2. Democracy is destabilizing. The United States and others have historically been perfectly willing to allow traditional autocratic rulers remain in power in order to maintain the status quo and stability. The United States’ Cold War policy of supporting Islamist regimes that would help stand against the atheist communist Soviet Union in many ways contributed to the resistance to democratization in the Middle East we see today. Islam is not inherently resistant to democracy, as we can see in Indonesia and Turkey (at the time the Anderson article was written), while Arab Muslim states seem to be the ones with the major democratic deficit. These Arab states are the ones that were most directly influenced by American Cold War policy.

3. Rentier states in which governments can effectively bribe their people into acquiescence. People pay no taxes in these states and are instead paid dividends each year by their governments, that have massive hydrocarbon wealth.

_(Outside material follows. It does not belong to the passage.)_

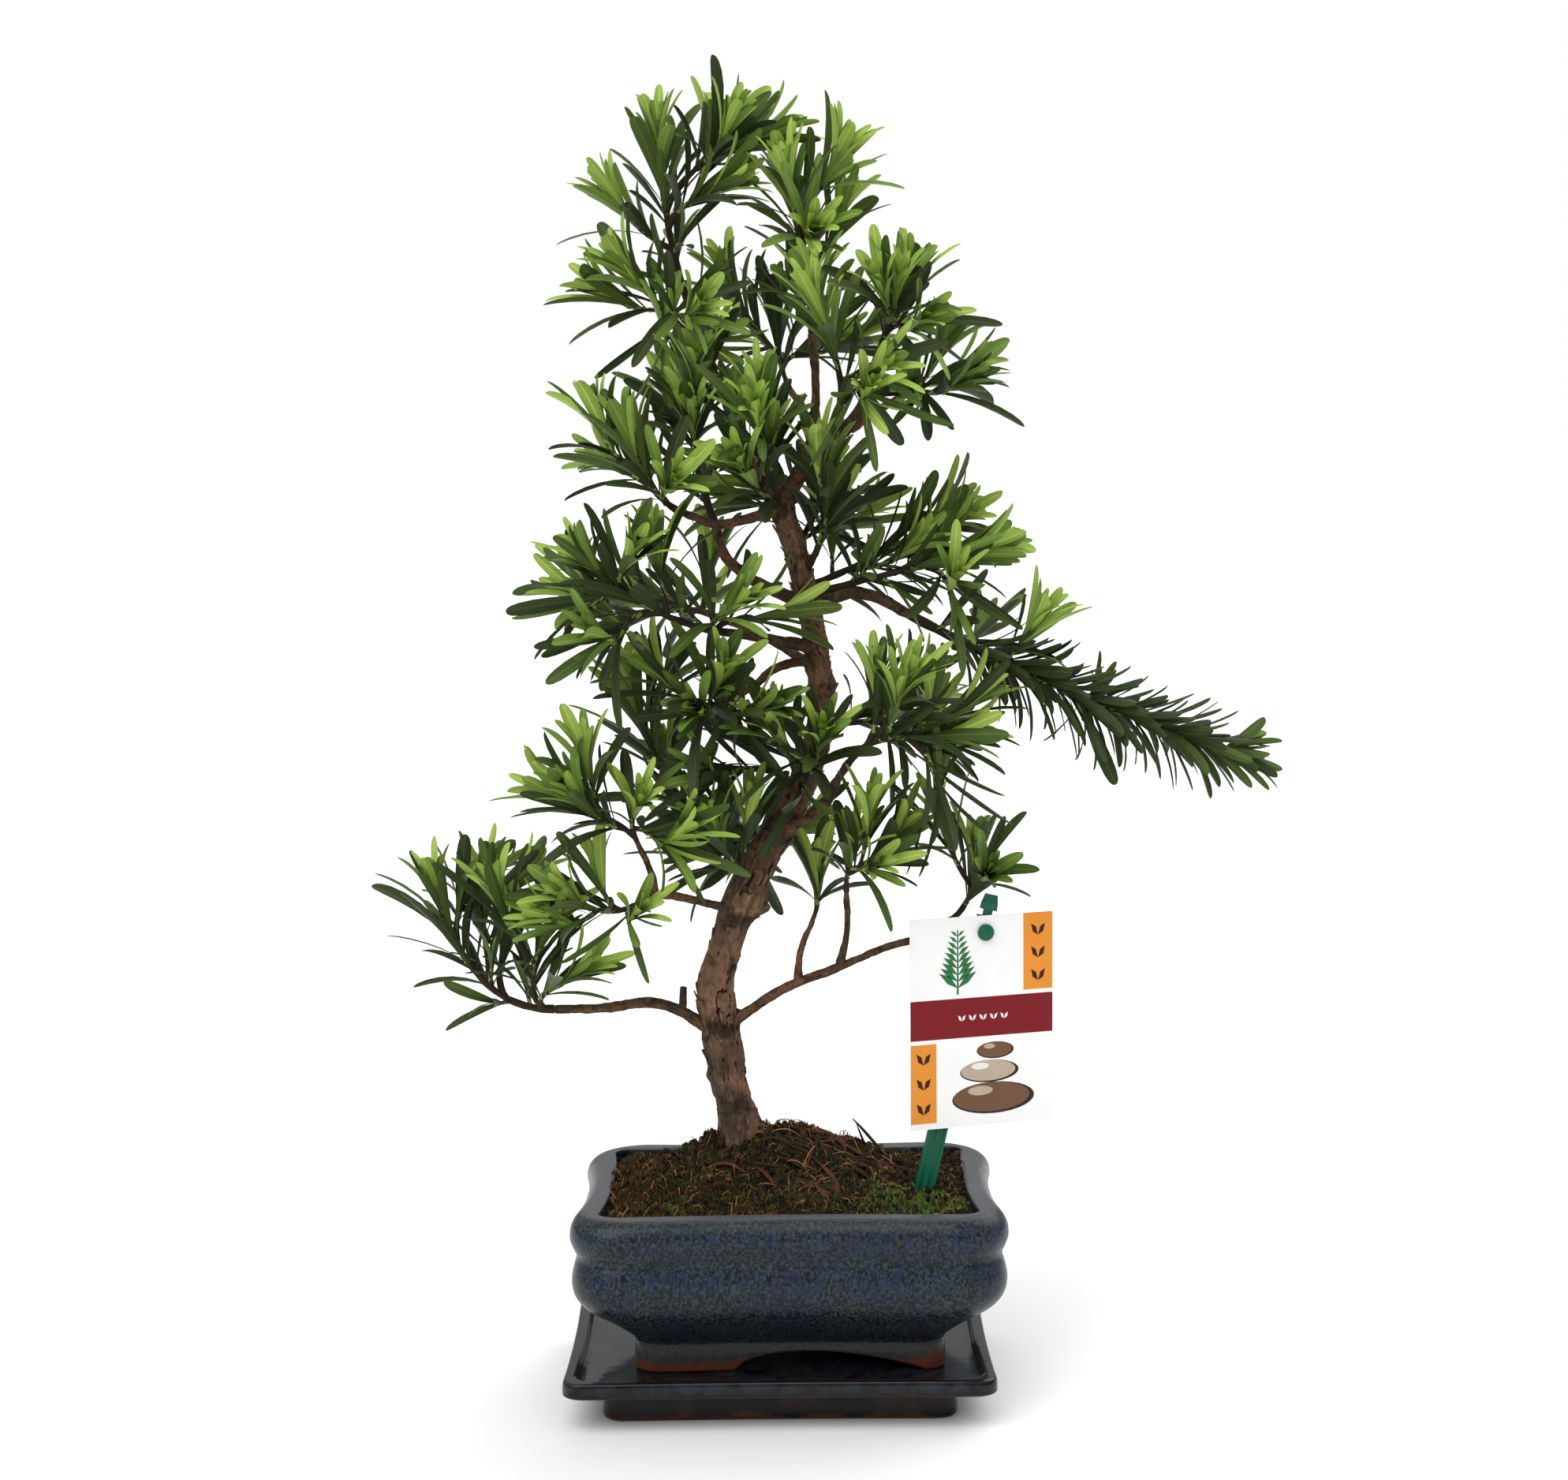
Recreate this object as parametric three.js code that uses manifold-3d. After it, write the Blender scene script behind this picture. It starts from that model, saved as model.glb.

According to Anderson's argument, the United States’ involvement in the region since the end of the second world war has been and continues to be the single most potent problem for democratization in the region. The US helped to cement a system of authoritarian regimes in the region through its involvement both as it relates to the Cold War and opposition to atheist communism, as well as the maintenance of access to abundant oil resources in the region. The United States and other Western powers have been very active in the region over the past sixty years, helping to cement rentier states with authoritarian regimes.

The Arab uprisings of 2010-11 have changed matters very little in the long run. Some of the uprisings ultimately resulted in civil war, as in the cases of Syria and Libya, a failed state in Yemen, and ongoing violence and unrest in other states. Tunisia is one example of a state that successfully transitioned to democracy with a fairly good constitution as a result of the Arab Spring.